Glad to see the forums back, but search isn't working.


----------



## TUGBrian (Aug 6, 2010)

linsj said:


> Glad to see the forums back, but search isn't working.



tug2.net is still being worked on...separate site.  (were search goes)

actually, check that...http://search.tug2.net comes up just fine.


----------



## TUGBrian (Aug 6, 2010)

note that tug2.net and all the underlying pages do function just fine if you go to them directly.

here is the direct link to the homepage:

http://tug2.net/timeshare.html


----------



## Ridewithme38 (Aug 6, 2010)

Welcome back Tug!
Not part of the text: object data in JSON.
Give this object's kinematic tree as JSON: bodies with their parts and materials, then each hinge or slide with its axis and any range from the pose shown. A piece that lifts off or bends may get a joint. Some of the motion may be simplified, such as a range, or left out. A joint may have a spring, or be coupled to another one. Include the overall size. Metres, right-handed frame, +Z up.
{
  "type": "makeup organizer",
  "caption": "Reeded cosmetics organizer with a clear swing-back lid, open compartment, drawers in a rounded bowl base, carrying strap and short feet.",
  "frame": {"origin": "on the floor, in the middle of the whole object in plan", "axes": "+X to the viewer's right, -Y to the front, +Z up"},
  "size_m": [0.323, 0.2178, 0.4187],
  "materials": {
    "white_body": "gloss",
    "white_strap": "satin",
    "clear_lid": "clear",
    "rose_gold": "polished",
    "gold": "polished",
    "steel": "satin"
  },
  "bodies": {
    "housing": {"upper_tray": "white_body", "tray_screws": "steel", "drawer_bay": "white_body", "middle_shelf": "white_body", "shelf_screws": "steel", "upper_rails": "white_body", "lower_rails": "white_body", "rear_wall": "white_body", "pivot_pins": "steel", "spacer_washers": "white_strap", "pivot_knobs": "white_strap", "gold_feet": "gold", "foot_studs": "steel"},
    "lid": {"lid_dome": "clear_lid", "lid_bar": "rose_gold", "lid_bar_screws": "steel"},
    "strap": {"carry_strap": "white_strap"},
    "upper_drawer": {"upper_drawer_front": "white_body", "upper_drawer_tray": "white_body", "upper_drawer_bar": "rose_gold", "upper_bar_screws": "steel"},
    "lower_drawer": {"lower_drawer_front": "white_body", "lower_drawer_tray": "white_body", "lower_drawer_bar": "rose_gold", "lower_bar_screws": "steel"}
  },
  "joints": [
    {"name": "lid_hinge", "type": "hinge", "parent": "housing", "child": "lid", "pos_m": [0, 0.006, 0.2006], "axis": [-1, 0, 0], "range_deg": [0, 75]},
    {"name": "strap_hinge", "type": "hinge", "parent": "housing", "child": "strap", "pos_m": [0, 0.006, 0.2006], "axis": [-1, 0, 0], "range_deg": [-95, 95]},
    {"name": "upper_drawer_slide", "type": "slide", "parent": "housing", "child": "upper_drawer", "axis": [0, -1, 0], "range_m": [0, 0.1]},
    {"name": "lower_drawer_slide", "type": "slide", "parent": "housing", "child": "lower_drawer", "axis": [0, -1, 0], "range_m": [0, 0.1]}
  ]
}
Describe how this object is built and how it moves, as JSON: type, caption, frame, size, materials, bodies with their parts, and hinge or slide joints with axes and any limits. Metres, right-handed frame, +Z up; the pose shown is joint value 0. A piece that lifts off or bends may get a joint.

You were missed!!


----------



## TUGBrian (Aug 6, 2010)

All sites should be back up and running now.

you may have to clear your cache if you are still being prompted to download a file when going to tug2.net.


----------



## mo1950 (Aug 6, 2010)

Thanks, Brian for info.  I did have to download a file in order to get in to this site.  So I will clear my cache.  Was the download from Tug?  Should I be worried about the download?  I am not very tech savvy, so just wondering.


----------



## jjmanthei05 (Aug 6, 2010)

mo1950 said:


> Thanks, Brian for info.  I did have to download a file in order to get in to this site.  So I will clear my cache.  Was the download from Tug?  Should I be worried about the download?  I am not very tech savvy, so just wondering.



Mo,

I opened the file in notepad and looks like it's just the HTML code for the main page of tug2. Doesn't look like anything to be worried about.

Jason


----------



## Carolyn (Aug 6, 2010)

How do I clear my cache?


----------



## TUGBrian (Aug 6, 2010)

yes, the file was completely harmless...there was a configuration error on the website that instead of opening the html file in your browser, it wanted to download it as a file.

zero risk whatsoever for those who actually downloaded it locally.

if you can access the pages on TUG without error, there is no need to do anything at all.


----------



## Makai Guy (Aug 6, 2010)

Carolyn said:


> How do I clear my cache?



Depends on what program you are using as your internet browser.  Each has its own menu structure.

In Firefox:

[In Windows]: Tools | Options , or
[In Mac]: Firefox | Preferences , or
[In *nix]: Edit | Preferences 

Advanced | Network | Clear Now

Article with instructions for a number of browsers:
http://www.wikihow.com/Clear-Your-Browser's-Cache


----------



## dioxide45 (Aug 6, 2010)

Why would someone want to attack TUG? It is such a friendly place.


----------



## T_R_Oglodyte (Aug 6, 2010)

dioxide45 said:


> Why would someone want to attack TUG? It is such a friendly place.



Perhaps someone here exposed a scammer who was stealing people's money, and the scammer decided to try to retaliate??


----------



## jme (Aug 7, 2010)

Carolyn said:


> How do I clear my cache?



Just send two kids to college....that should do it.    $$$$$$$$$


----------



## tombo (Aug 7, 2010)

dioxide45 said:


> Why would someone want to attack TUG? It is such a friendly place.



Marriott attacked TUG to stop all the conversation about their new points skim, I meant points scam, sorry I must have been trying to say enhancement program but couldn't get my fingers to type it. Heck since they launched points I blame Marriott for everything including the oil spill, the economy, and anything else bad that happens in the near future.


----------